Problem: Word for word, restate every line of the listing that follows.

* START Collected data *

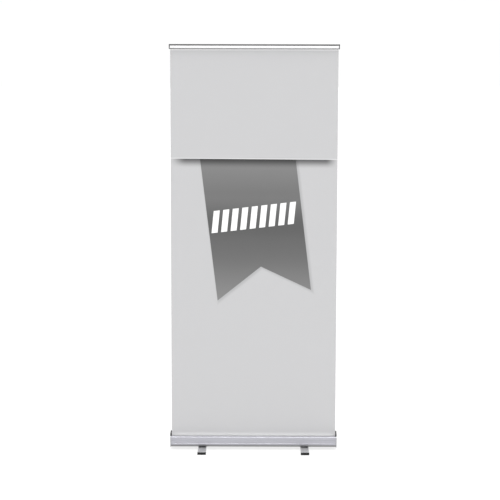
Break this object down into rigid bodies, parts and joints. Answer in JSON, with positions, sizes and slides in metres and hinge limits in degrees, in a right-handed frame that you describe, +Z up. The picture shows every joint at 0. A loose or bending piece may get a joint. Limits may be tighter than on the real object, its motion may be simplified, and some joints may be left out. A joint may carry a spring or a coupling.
{
  "type": "roll-up banner stand",
  "caption": "Free-standing roll-up banner: film drawn from a sprung floor cassette up to a clamp rail held by a telescopic pole, on swing-out feet.",
  "frame": {"origin": "on the floor, under the middle of the stand's footprint with the feet swung out", "axes": "+Z up, -Y out of the printed front, +X to the viewer's right when facing the print"},
  "size_m": [0.872, 0.308, 2.0875],
  "materials": {
    "anodised_aluminium": "satin anodised, fine lengthwise grain",
    "bright_aluminium": "bright anodised, fine lengthwise grain",
    "tube_aluminium": "satin drawn tube",
    "cap_grey": "satin silver-grey paint",
    "dark_grey_plastic": "fine moulded texture",
    "black_plastic": "fine moulded texture",
    "black_rubber": "matte",
    "zinc_steel": "bright zinc plate",
    "spring_steel": "oiled wire",
    "banner_print": "matt printed polyester film, pale grey with a mid-grey ribbon"
  },
  "bodies": {
    "base": {"cassette_housing": "anodised_aluminium", "end_cap_left": "cap_grey", "end_cap_right": "cap_grey", "rail_rest_left": "black_plastic", "rail_rest_right": "black_plastic", "cap_screw_left_1": "zinc_steel", "cap_screw_left_2": "zinc_steel", "cap_screw_left_3": "zinc_steel", "cap_screw_right_1": "zinc_steel", "cap_screw_right_2": "zinc_steel", "cap_screw_right_3": "zinc_steel", "spindle_rod": "zinc_steel", "spindle_clip": "zinc_steel", "idler_pin": "zinc_steel", "spring_anchor": "black_plastic", "torsion_spring": "spring_steel", "foot_bolt_left": "zinc_steel", "foot_bolt_right": "zinc_steel", "foot_washer_left": "black_plastic", "foot_washer_right": "black_plastic", "foot_nut_left": "zinc_steel", "foot_nut_right": "zinc_steel", "pole_socket": "black_plastic", "socket_screw_1": "zinc_steel", "socket_screw_2": "zinc_steel", "pole_foot_plug": "black_plastic", "pole_lower": "tube_aluminium", "clamp_collar_lower": "black_plastic", "clamp_pin_lower": "zinc_steel", "banner_film": "banner_print"},
    "roller": {"roller_tube": "tube_aluminium", "roller_plug_left": "black_plastic", "roller_plug_right": "black_plastic", "leader_wrap": "banner_print"},
    "foot_left": {"foot_bar_left": "anodised_aluminium", "foot_cap_left_front": "black_rubber", "foot_cap_left_rear": "black_rubber"},
    "foot_right": {"foot_bar_right": "anodised_aluminium", "foot_cap_right_front": "black_rubber", "foot_cap_right_rear": "black_rubber"},
    "mast_middle": {"pole_middle": "tube_aluminium", "glide_plug_middle": "black_plastic", "clamp_collar_upper": "black_plastic", "clamp_pin_upper": "zinc_steel"},
    "mast_top": {"pole_upper": "tube_aluminium", "glide_plug_upper": "black_plastic", "pole_head": "black_plastic", "rail_hook": "black_plastic", "hook_screw_1": "zinc_steel", "hook_screw_2": "zinc_steel", "rail_back": "bright_aluminium", "rail_cap_left": "dark_grey_plastic", "rail_cap_right": "dark_grey_plastic", "grip_strip": "black_rubber"},
    "rail_front": {"rail_jaw": "bright_aluminium", "jaw_lip": "dark_grey_plastic", "hinge_cover": "dark_grey_plastic"},
    "lever_lower": {"clamp_lever_lower": "dark_grey_plastic"},
    "lever_upper": {"clamp_lever_upper": "dark_grey_plastic"}
  },
  "joints": [
    {"name": "mast_middle_slide", "type": "slide", "parent": "base", "child": "mast_middle", "axis": [0, 0, 1], "range_m": [-0.591, 0], "deforming": ["banner_film"]},
    {"name": "mast_top_slide", "type": "slide", "parent": "mast_middle", "child": "mast_top", "axis": [0, 0, 1], "range_m": [-0.591, 0]},
    {"name": "roller_spin", "type": "hinge", "parent": "base", "child": "roller", "pos_m": [0, 0.011, 0.042], "axis": [1, 0, 0], "range_deg": [0, 3079]},
    {"name": "foot_left_swing", "type": "hinge", "parent": "base", "child": "foot_left", "pos_m": [-0.265, 0, 0.006], "axis": [0, 0, 1], "range_deg": [-90, 90]},
    {"name": "foot_right_swing", "type": "hinge", "parent": "base", "child": "foot_right", "pos_m": [0.265, 0, 0.006], "axis": [0, 0, 1], "range_deg": [-90, 90]},
    {"name": "rail_jaw_hinge", "type": "hinge", "parent": "mast_top", "child": "rail_front", "pos_m": [0, -0.0152, 2.0822], "axis": [-1, 0, 0], "range_deg": [0, 60]},
    {"name": "lever_lower_flip", "type": "hinge", "parent": "base", "child": "lever_lower", "pos_m": [0.025, 0.024, 0.816], "axis": [0, 0, -1], "range_deg": [0, 110]},
    {"name": "lever_upper_flip", "type": "hinge", "parent": "mast_middle", "child": "lever_upper", "pos_m": [0.0225, 0.024, 1.445], "axis": [0, 0, -1], "range_deg": [0, 110]}
  ],
  "couplings": [
    {"joint": "mast_top_slide", "follows": "mast_middle_slide", "ratio": 1},
    {"joint": "roller_spin", "follows": "mast_middle_slide", "rad_per_m": -90.909}
  ]
}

* END Collected data *

Response:
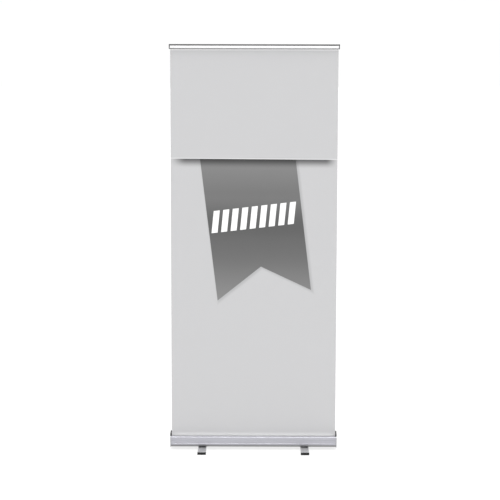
Break this object down into rigid bodies, parts and joints. Answer in JSON, with positions, sizes and slides in metres and hinge limits in degrees, in a right-handed frame that you describe, +Z up. The picture shows every joint at 0. A loose or bending piece may get a joint. Limits may be tighter than on the real object, its motion may be simplified, and some joints may be left out. A joint may carry a spring or a coupling.
{
  "type": "roll-up banner stand",
  "caption": "Free-standing roll-up banner: film drawn from a sprung floor cassette up to a clamp rail held by a telescopic pole, on swing-out feet.",
  "frame": {"origin": "on the floor, under the middle of the stand's footprint with the feet swung out", "axes": "+Z up, -Y out of the printed front, +X to the viewer's right when facing the print"},
  "size_m": [0.872, 0.308, 2.0875],
  "materials": {
    "anodised_aluminium": "satin anodised, fine lengthwise grain",
    "bright_aluminium": "bright anodised, fine lengthwise grain",
    "tube_aluminium": "satin drawn tube",
    "cap_grey": "satin silver-grey paint",
    "dark_grey_plastic": "fine moulded texture",
    "black_plastic": "fine moulded texture",
    "black_rubber": "matte",
    "zinc_steel": "bright zinc plate",
    "spring_steel": "oiled wire",
    "banner_print": "matt printed polyester film, pale grey with a mid-grey ribbon"
  },
  "bodies": {
    "base": {"cassette_housing": "anodised_aluminium", "end_cap_left": "cap_grey", "end_cap_right": "cap_grey", "rail_rest_left": "black_plastic", "rail_rest_right": "black_plastic", "cap_screw_left_1": "zinc_steel", "cap_screw_left_2": "zinc_steel", "cap_screw_left_3": "zinc_steel", "cap_screw_right_1": "zinc_steel", "cap_screw_right_2": "zinc_steel", "cap_screw_right_3": "zinc_steel", "spindle_rod": "zinc_steel", "spindle_clip": "zinc_steel", "idler_pin": "zinc_steel", "spring_anchor": "black_plastic", "torsion_spring": "spring_steel", "foot_bolt_left": "zinc_steel", "foot_bolt_right": "zinc_steel", "foot_washer_left": "black_plastic", "foot_washer_right": "black_plastic", "foot_nut_left": "zinc_steel", "foot_nut_right": "zinc_steel", "pole_socket": "black_plastic", "socket_screw_1": "zinc_steel", "socket_screw_2": "zinc_steel", "pole_foot_plug": "black_plastic", "pole_lower": "tube_aluminium", "clamp_collar_lower": "black_plastic", "clamp_pin_lower": "zinc_steel", "banner_film": "banner_print"},
    "roller": {"roller_tube": "tube_aluminium", "roller_plug_left": "black_plastic", "roller_plug_right": "black_plastic", "leader_wrap": "banner_print"},
    "foot_left": {"foot_bar_left": "anodised_aluminium", "foot_cap_left_front": "black_rubber", "foot_cap_left_rear": "black_rubber"},
    "foot_right": {"foot_bar_right": "anodised_aluminium", "foot_cap_right_front": "black_rubber", "foot_cap_right_rear": "black_rubber"},
    "mast_middle": {"pole_middle": "tube_aluminium", "glide_plug_middle": "black_plastic", "clamp_collar_upper": "black_plastic", "clamp_pin_upper": "zinc_steel"},
    "mast_top": {"pole_upper": "tube_aluminium", "glide_plug_upper": "black_plastic", "pole_head": "black_plastic", "rail_hook": "black_plastic", "hook_screw_1": "zinc_steel", "hook_screw_2": "zinc_steel", "rail_back": "bright_aluminium", "rail_cap_left": "dark_grey_plastic", "rail_cap_right": "dark_grey_plastic", "grip_strip": "black_rubber"},
    "rail_front": {"rail_jaw": "bright_aluminium", "jaw_lip": "dark_grey_plastic", "hinge_cover": "dark_grey_plastic"},
    "lever_lower": {"clamp_lever_lower": "dark_grey_plastic"},
    "lever_upper": {"clamp_lever_upper": "dark_grey_plastic"}
  },
  "joints": [
    {"name": "mast_middle_slide", "type": "slide", "parent": "base", "child": "mast_middle", "axis": [0, 0, 1], "range_m": [-0.591, 0], "deforming": ["banner_film"]},
    {"name": "mast_top_slide", "type": "slide", "parent": "mast_middle", "child": "mast_top", "axis": [0, 0, 1], "range_m": [-0.591, 0]},
    {"name": "roller_spin", "type": "hinge", "parent": "base", "child": "roller", "pos_m": [0, 0.011, 0.042], "axis": [1, 0, 0], "range_deg": [0, 3079]},
    {"name": "foot_left_swing", "type": "hinge", "parent": "base", "child": "foot_left", "pos_m": [-0.265, 0, 0.006], "axis": [0, 0, 1], "range_deg": [-90, 90]},
    {"name": "foot_right_swing", "type": "hinge", "parent": "base", "child": "foot_right", "pos_m": [0.265, 0, 0.006], "axis": [0, 0, 1], "range_deg": [-90, 90]},
    {"name": "rail_jaw_hinge", "type": "hinge", "parent": "mast_top", "child": "rail_front", "pos_m": [0, -0.0152, 2.0822], "axis": [-1, 0, 0], "range_deg": [0, 60]},
    {"name": "lever_lower_flip", "type": "hinge", "parent": "base", "child": "lever_lower", "pos_m": [0.025, 0.024, 0.816], "axis": [0, 0, -1], "range_deg": [0, 110]},
    {"name": "lever_upper_flip", "type": "hinge", "parent": "mast_middle", "child": "lever_upper", "pos_m": [0.0225, 0.024, 1.445], "axis": [0, 0, -1], "range_deg": [0, 110]}
  ],
  "couplings": [
    {"joint": "mast_top_slide", "follows": "mast_middle_slide", "ratio": 1},
    {"joint": "roller_spin", "follows": "mast_middle_slide", "rad_per_m": -90.909}
  ]
}